Dirty Dancing – 1987
Dance is the catalyst for the relationship between Baby, a little rich girl and Johnny, a rough-around- the-edges dance instructor. In the lead, Patrick Swayze came into his own with some of the sexiest dance routines since John Travolta’s discoing Tony Moreno. Swazye's partner, Jennifer Gray comes of age in this tale while audiences come to their feet in the finale when the entire cast dances to “I’ve Had The Time Of My Life”. And we certainly did.
Footloose – 1984
What better antagonist can you have for people who love to dance than a town in which rock music is outlawed?
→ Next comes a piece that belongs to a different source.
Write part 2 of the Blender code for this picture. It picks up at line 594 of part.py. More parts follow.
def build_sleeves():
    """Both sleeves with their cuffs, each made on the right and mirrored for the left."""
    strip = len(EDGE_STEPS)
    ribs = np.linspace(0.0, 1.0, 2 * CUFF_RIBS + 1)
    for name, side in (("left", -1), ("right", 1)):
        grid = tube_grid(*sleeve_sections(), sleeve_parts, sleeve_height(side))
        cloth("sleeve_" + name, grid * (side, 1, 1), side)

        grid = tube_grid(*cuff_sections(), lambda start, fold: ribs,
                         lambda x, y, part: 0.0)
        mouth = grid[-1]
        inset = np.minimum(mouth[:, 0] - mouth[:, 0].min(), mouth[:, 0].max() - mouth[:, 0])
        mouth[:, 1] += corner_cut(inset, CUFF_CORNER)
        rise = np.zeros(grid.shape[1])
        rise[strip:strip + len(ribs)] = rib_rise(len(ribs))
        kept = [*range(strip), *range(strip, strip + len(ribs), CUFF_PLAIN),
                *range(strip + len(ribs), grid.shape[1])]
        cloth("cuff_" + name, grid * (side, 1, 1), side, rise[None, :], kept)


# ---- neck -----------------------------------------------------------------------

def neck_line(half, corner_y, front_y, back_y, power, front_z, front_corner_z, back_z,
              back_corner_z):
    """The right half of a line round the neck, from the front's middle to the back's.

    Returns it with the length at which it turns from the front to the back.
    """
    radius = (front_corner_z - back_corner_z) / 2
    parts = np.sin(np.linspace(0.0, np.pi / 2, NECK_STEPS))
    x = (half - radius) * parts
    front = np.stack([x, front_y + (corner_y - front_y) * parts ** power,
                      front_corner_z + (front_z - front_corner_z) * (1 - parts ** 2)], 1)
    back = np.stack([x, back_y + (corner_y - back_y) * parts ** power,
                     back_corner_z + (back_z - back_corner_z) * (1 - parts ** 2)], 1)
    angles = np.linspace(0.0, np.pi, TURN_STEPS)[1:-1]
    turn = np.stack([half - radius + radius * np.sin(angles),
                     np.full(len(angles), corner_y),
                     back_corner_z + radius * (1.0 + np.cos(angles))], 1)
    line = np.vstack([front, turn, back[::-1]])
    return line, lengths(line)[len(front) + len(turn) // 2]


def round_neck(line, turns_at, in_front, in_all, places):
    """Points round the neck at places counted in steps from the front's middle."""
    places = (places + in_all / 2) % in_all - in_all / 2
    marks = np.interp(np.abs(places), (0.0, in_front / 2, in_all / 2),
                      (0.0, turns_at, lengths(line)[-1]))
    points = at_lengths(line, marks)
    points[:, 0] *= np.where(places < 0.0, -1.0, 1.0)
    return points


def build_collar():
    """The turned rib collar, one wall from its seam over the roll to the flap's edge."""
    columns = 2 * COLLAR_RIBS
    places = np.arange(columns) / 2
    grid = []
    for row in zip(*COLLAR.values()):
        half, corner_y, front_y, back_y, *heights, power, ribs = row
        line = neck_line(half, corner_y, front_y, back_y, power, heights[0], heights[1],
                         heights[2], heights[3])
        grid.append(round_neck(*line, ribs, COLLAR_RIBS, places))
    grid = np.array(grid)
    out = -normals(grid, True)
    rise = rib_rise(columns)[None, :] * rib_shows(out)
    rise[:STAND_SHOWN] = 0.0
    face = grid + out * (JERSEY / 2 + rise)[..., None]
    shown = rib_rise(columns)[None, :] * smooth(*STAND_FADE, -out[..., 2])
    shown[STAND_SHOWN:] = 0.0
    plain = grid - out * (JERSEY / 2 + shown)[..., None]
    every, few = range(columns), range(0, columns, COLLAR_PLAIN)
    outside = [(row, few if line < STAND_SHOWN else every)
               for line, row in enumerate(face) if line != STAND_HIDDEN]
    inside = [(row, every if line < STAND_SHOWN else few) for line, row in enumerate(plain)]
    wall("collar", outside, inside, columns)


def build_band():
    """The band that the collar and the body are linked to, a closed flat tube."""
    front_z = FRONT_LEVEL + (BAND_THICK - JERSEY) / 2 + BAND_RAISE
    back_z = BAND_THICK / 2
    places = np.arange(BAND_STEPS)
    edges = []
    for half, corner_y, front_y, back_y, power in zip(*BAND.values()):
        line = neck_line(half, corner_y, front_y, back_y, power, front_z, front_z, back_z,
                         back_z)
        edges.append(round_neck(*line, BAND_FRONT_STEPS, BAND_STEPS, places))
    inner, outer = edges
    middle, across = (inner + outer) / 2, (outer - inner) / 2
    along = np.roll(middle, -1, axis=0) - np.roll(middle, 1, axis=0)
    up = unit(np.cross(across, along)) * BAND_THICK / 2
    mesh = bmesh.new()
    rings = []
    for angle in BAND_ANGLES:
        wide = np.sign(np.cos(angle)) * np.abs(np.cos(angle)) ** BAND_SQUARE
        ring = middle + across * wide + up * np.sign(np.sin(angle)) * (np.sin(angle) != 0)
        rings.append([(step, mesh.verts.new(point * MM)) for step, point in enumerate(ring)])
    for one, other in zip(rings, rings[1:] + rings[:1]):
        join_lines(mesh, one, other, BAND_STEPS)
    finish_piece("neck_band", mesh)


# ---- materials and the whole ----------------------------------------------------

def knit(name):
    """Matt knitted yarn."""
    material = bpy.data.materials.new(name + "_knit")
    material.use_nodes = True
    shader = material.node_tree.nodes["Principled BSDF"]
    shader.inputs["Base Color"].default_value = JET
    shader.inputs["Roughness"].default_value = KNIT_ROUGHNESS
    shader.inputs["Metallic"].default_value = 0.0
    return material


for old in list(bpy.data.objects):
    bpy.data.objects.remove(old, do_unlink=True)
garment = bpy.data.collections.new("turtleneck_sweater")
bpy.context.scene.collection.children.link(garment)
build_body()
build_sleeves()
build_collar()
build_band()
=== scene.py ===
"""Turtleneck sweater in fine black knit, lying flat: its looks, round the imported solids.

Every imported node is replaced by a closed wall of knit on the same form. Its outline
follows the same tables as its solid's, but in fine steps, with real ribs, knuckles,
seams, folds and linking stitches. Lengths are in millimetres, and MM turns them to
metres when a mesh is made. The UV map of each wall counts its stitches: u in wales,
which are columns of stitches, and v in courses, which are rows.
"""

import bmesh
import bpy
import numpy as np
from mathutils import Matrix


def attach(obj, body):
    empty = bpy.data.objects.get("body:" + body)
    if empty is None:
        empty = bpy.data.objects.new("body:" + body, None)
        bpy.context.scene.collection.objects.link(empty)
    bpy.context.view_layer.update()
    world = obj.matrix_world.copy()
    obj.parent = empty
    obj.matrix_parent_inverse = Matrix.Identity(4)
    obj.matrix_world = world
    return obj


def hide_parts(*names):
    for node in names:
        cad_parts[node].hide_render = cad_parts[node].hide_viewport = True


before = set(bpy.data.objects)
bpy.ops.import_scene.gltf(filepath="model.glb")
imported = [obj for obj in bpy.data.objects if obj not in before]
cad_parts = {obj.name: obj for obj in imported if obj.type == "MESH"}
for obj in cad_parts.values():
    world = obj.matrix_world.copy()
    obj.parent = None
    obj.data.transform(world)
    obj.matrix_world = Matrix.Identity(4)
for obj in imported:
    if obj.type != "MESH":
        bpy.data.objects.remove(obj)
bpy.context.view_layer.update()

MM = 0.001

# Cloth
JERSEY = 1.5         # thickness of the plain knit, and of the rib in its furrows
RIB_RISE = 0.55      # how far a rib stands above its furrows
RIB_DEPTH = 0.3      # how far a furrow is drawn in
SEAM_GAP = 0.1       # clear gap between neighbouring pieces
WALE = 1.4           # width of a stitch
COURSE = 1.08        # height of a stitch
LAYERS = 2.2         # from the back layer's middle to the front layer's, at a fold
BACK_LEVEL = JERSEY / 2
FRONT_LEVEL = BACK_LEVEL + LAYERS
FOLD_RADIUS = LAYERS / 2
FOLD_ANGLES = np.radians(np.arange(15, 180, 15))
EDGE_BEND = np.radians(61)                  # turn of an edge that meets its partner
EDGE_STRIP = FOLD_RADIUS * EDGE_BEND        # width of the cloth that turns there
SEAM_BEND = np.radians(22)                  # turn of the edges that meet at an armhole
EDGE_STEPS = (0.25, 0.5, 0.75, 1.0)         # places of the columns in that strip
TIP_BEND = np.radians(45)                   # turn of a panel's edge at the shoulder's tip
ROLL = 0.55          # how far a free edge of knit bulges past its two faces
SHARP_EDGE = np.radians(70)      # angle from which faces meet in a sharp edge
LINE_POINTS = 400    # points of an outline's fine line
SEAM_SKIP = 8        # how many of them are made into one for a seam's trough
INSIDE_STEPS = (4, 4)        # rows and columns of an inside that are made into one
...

Kevin Bacon who plays Ren, is the coolest guy on the block with enough soul to deliver a groovy dance performance. Although the movie was not wildly popular in terms of story, the music and dance were sheer entertainment.
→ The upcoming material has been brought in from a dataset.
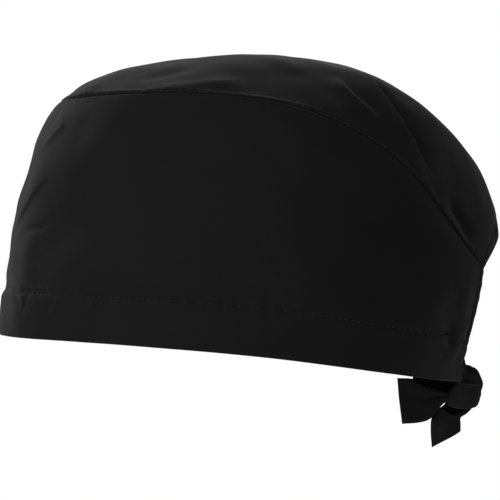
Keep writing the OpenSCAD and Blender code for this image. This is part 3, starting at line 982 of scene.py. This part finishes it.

Saturday Night Fever- 1977
Twenty-something John Travolta nearly single-handedly made disco dancing the most popular dance of its era with this movie. As Tony Manero, he’s unhappy with his dead-end job and boring life and turns to dance, the one thing he does very well. Weekends give his life meaning as he moves across the floor at 2001 Odyssey, the local discotheque. While the plot involves a dance competition, it doesn’t revolve exclusively around the disco. A relationship between Tony and Stephanie, a dancer with bigger dreams, creates the glue for this story. It’s hard to hear the Bee Gees them song from this film without picturing the lights of the disco ball flashing off Tony’s slinky white suit.
Urban Cowboy – 1980
Travolta trades in his tailored threads for jeans, a western hat and the name Bud in this film featuring country western dance. Although most scenes take place at Gilley’s, a local beer and dance hall, the focus of the story is the romance between Travolta and strong-willed Sissy, played by Debra Winger. If you like country western dancing, especially line dancing, you’ll enjoy watching how Travolta boot scooted this film to a $54 million box office hit in the U.S.
Flashdance – 1983
Could there be a more unlikely female dance star than a female welder? Jennifer Beals does the transformation from steel-worker by day to unbridled bar dancer by night. Although there was a good balance between plot and dance sequences, critics panned the film because of the somewhat predictable story and typical “strive for fame” plot. But no one listened to the critics and Flashdance became the third highest grossing film in 1983.
Pulp Fiction – 1994
If you’ve ever seen any of Quentin Tarentino’s films, you’d never guess that a most memorable dance occurs in one of his works. Again, Travolta is on the floor, this time with Uma Thurman. The dancing here isn’t so extraordinary, but it’s the delivery by the actors and the way the dance takes us by surprise that makes you want to watch it again and again. The only dance in the film, it breaks the tension at a moment in the story when it’s really needed.
Chicago – 2002
Starring Renee Zellweger, Richard Gere, John C Reilly, Queen Latifah, and Catherine Zeta-Jones, Chicago is a musical look at Prohibition-era corruption. This was a cast most audiences had never seen sing or dance and before the film’s release, crowds were dubious. But the thoroughly talented celebrities were keenly up to the task and proved the masses wrong with numbers like “Can’t Do It Alone” “Mr. Cellophane” and “Cell Block Tango”.